EXERCISE DETAILS:
From the listing below, copy every line with the word "body".

INPUT RECORDS:
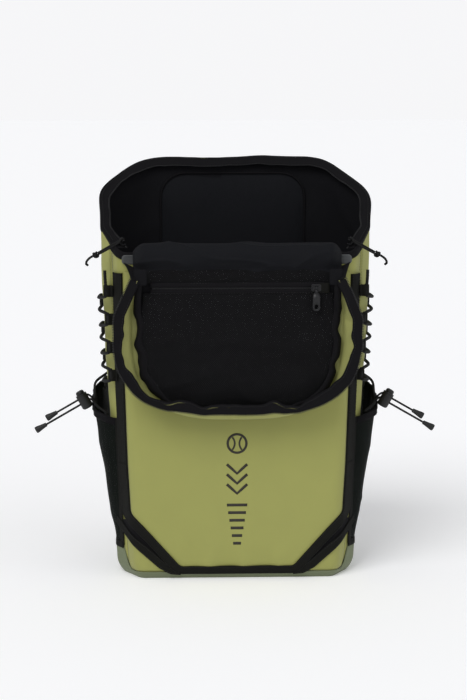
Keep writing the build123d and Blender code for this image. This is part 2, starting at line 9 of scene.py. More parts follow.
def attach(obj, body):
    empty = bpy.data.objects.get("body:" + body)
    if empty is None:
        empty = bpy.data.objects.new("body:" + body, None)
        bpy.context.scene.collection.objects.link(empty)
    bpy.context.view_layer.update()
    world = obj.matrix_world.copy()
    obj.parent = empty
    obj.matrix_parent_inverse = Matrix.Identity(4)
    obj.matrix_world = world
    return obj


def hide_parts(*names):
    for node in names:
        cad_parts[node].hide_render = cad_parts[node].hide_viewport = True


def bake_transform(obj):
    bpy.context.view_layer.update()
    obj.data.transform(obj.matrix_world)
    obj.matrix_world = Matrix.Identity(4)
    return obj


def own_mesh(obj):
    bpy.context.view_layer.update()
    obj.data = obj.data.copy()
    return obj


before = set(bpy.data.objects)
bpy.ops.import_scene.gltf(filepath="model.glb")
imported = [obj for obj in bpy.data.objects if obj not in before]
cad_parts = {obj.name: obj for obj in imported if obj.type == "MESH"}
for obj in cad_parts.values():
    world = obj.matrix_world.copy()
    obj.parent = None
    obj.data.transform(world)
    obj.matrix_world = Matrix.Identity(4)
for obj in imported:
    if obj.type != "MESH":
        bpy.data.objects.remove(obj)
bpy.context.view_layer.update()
scene = bpy.context.scene
MM = 0.001                    # shapes are worked out in millimetres, and made in metres
SIDES = (("right", 1), ("left", -1))
FORWARD = Vector((0, -1, 0))
BACKWARD = Vector((0, 1, 0))
UP = Vector((0, 0, 1))

# ---- the body's outline, as in the CAD ----

HALF_DEPTH = 82.5
BASE_HALF_WIDTH = 152.0
SIDE_FLARE = 0.047
FRONT_CORNER = (25.0, 42.0)   # a bevel's width across and back
BACK_CORNER = (56.0, 58.0)
FRONT_RADIUS, BACK_RADIUS, LEAST_RADIUS = 18.0, 45.0, 5.0
FOOT_TUCK, TUCK_HEIGHT = 9.0, 20.0
SWAY, SWAY_DEPTH = 4.0, 80.0  # the soft mouth edge: how far it wanders, and how far down that reaches
RIM_FRONT = 420.0
SLOPE = radians(35.0)
RISE = tan(SLOPE)
TAPE_INSET = 11.5
COIL = 1.1
LID_TAPE_INSET = 14.7
LID_TAPE_END = 26.2
LID_DEPTH = 26.0
BACK_TRIM = 5.0
LID_PLANE_Y = -128.03         # the plane of the open lid's zip tape
LID_FOOT_Z = 401.7            # the height on it that meets the mouth's front edge when shut
ARC_STEPS = 8
LINE_STEPS = (8, 26, 16, 48, 16, 26, 8, 64)


def both_sides(right):
    """An outline from its right half, given in order from the front."""
    return [Vector(p) for p in right] + [Vector((-x, y)) for x, y in reversed(right)]


def shrink(corners, inset):
    """Moves the corners of a convex counter-clockwise outline inwards by inset."""
    moved = []
    for i, here in enumerate(corners):
        came = (here - corners[i - 1]).normalized()
        goes = (corners[(i + 1) % len(corners)] - here).normalized()
        across = Vector((-came.y, came.x)) + Vector((-goes.y, goes.x))
        moved.append(here + across * (inset / (1 + came.dot(goes))))
    return moved


def rounded(corners, radii, line_steps, arc_steps=ARC_STEPS):
    """A closed outline with rounded corners, always sampled with the same number of points."""
    arcs = []
    count = len(corners)
    for i, (here, radius) in enumerate(zip(corners, radii)):
        back = (corners[i - 1] - here).normalized()
        on = (corners[(i + 1) % count] - here).normalized()
        half = back.angle(on) / 2
        centre = here + (back + on).normalized() * (radius / sin(half))
        first = here + back * (radius / tan(half)) - centre
        last = here + on * (radius / tan(half)) - centre
        a0 = atan2(first.y, first.x)
        turn = (atan2(last.y, last.x) - a0 + pi) % (2 * pi) - pi
        angles = [a0 + turn * k / arc_steps for k in range(arc_steps + 1)]
        arcs.append([centre + Vector((cos(a), sin(a))) * radius for a in angles])
    points = []
    for i in range(count):
        points += arcs[i]
        following = arcs[(i + 1) % count][0]
        points += [arcs[i][-1].lerp(following, k / line_steps[i]) for k in range(1, line_steps[i])]
    half_front = line_steps[-1] // 2
    return points[-half_front:] + points[:-half_front]


def soften(ring, rounds, start):
    """Rounds the corners of an outline beyond start, as loose cloth does."""
    for _ in range(rounds):
        count = len(ring)
        ring = [p if p.y < start else p * 0.5 + (ring[i - 1] + ring[(i + 1) % count]) * 0.25
                for i, p in enumerate(ring)]
    return ring


def bag_outline(corners, inset):
    """The bag's rounded outline, from its corners, drawn in by inset."""
    front = max(FRONT_RADIUS - inset, LEAST_RADIUS)
    back = max(BACK_RADIUS - inset, LEAST_RADIUS)
    radii = [front, front, back, back, back, back, front, front]
    return soften(rounded(shrink(corners, inset), radii, LINE_STEPS), 24, 10.0)


def half_width(z):
    """The bag widens a little as it rises."""
    return BASE_HALF_WIDTH + SIDE_FLARE * z


def plan_corners(z):
    """The corners of the bag's outline at height z."""
    edge = half_width(z)
    return both_sides([
        (edge - FRONT_CORNER[0], -HALF_DEPTH),
        (edge, -HALF_DEPTH + FRONT_CORNER[1]),
        (edge, HALF_DEPTH - BACK_CORNER[1]),
        (edge - BACK_CORNER[0], HALF_DEPTH),
    ])


RING = bag_outline(plan_corners(0), 0)
GAIN = [(high.x - low.x) / 1000 for high, low in zip(bag_outline(plan_corners(1000), 0), RING)]
N = len(RING)
HALF_N = N // 2
NORMALS = []
for i in range(N):
    along = (RING[(i + 1) % N] - RING[i - 1]).normalized()
    NORMALS.append(Vector((along.y, -along.x)))


def ease(z):
    """How far the bottom edge is drawn in."""
    return FOOT_TUCK * max(0.0, 1 - z / TUCK_HEIGHT) ** 2.2


def mouth_sway(p):
    """How the bag's soft edge wanders in and out near the mouth."""
    return SWAY * rough(p, 62, 14) * min(1.0, max(0.0, (p[1] + 75.0) / 30.0))


def spot(t, z, out=0.0):
    """A point at index t round the outline, at height z, out from the body's surface."""
    i = int(t // 1)
    f = t - i
    a, b = i % N, (i + 1) % N
    normal = NORMALS[a].lerp(NORMALS[b], f).normalized()
    flat = RING[a].lerp(RING[b], f)
    rim = rim_height(flat.y)
    close = max(0.0, 1 - max(0.0, rim - z) / SWAY_DEPTH)
    sway = mouth_sway((flat.x + GAIN[a] * rim, flat.y, rim)) * close ** 1.5 if close else 0.0
    flat = flat + normal * (out - ease(z) + sway)
    return Vector((flat.x + (GAIN[a] * (1 - f) + GAIN[b] * f) * z, flat.y, z))


def normal_at(t):
    """The level way out of the bag's surface at index t."""
    a, b = int(t // 1) % N, (int(t // 1) + 1) % N
    flat = NORMALS[a].lerp(NORMALS[b], t - t // 1).normalized()
    return Vector((flat.x, flat.y, 0))


def t_at_x(x, z=200.0):
    """The index of a place on the front, or its bevels, from its x."""
    if x < 0:
        return -t_at_x(-x, z)
    for i in range(HALF_N):
        x0, x1 = RING[i].x + GAIN[i] * z, RING[i + 1].x + GAIN[i + 1] * z
        if x0 <= x < x1:
            return i + (x - x0) / (x1 - x0)
    return t_at_y(-40.0)


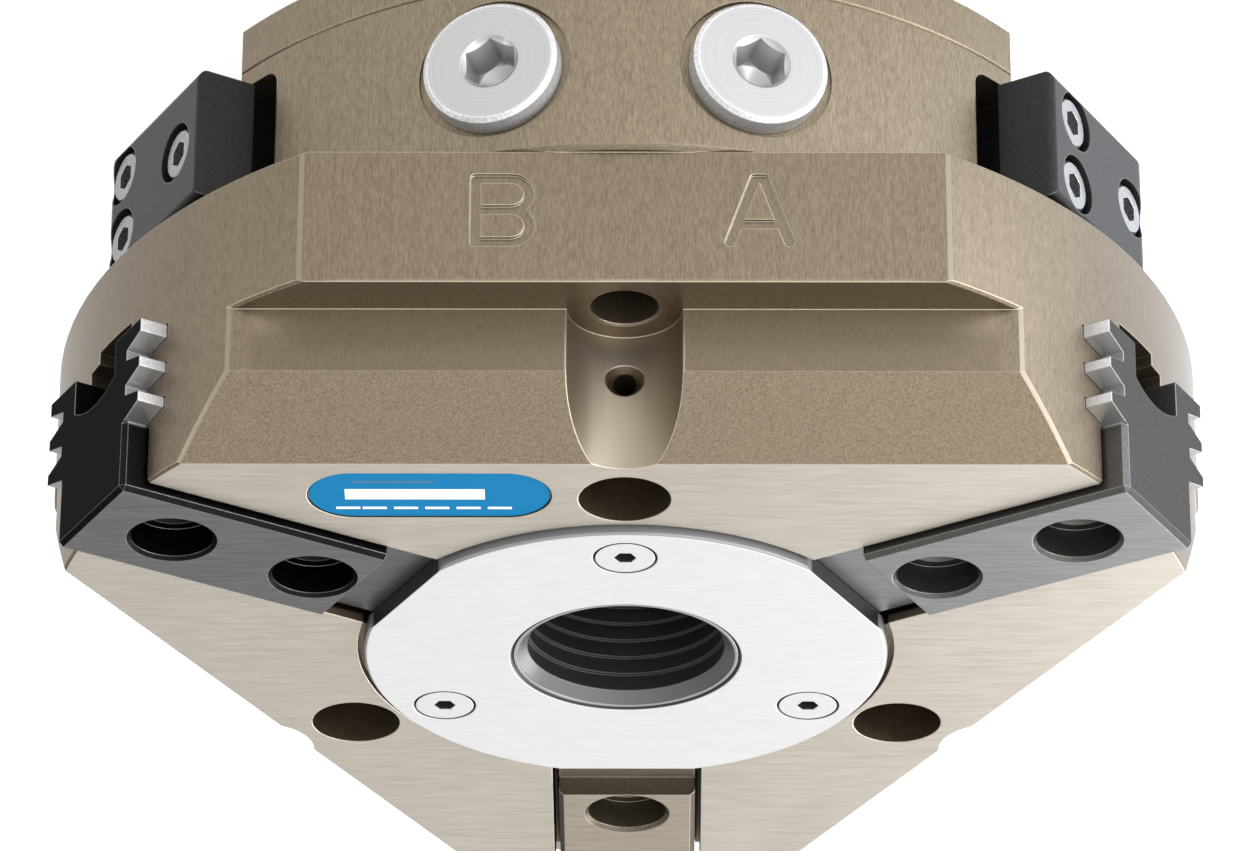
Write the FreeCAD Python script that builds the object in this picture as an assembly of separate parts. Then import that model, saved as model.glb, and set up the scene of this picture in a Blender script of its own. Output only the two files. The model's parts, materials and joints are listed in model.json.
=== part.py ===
import math
import os

import FreeCAD
import Part

os.makedirs("parts", exist_ok=True)
V = FreeCAD.Vector

# Directions around the axis, in degrees from +X
JAW_ANGLES = (90, 210, 330)
FLAT_ANGLES = (270, 30, 150)
PORT_ANGLES = (255, 285)

# Head: the wide upper part of the housing
HEAD_R = 60.0
HEAD_Z0 = 26.5
HEAD_Z1 = 56.5
FLAT_R = 50.6
LEDGE_Z = 41.5
WALL_R = 45.25
WALL_Z = 48.6
SLANT_R = 40.5
EDGE = 0.28
FLANGE_EDGE = 0.5
JAW_EDGE = 0.5

# Flange: the narrower rear part, flat on both sides, and the cover behind it
FLANGE_R = 51.6
FLANGE_X = 39.8
COVER_Z = 6.3
COVER_EDGE = 1.2

# Mounting holes, face holes, purge hole
MOUNT_R = 45.3
MOUNT_HOLE_R = 3.4
SCALLOP_R = 5.8
FACE_HOLE_AT = 33.16
FACE_HOLE_R = 4.65
FACE_HOLE_DEEP = 7.0
FACE_HOLE_TIP = 1.4
PURGE_Z = 46.5
PURGE_R = 1.2
PURGE_MOUTH = 2.3
PURGE_SINK = (38.7, 40.3)
DOWEL_AT = 30.0
DOWEL_R = 3.0
DOWEL_DEEP = 5.0
DOWEL_TIP = 1.5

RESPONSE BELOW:
def attach(obj, body):
    empty = bpy.data.objects.get("body:" + body)
        empty = bpy.data.objects.new("body:" + body, None)
# ---- the body's outline, as in the CAD ----
    """A point at index t round the outline, at height z, out from the body's surface."""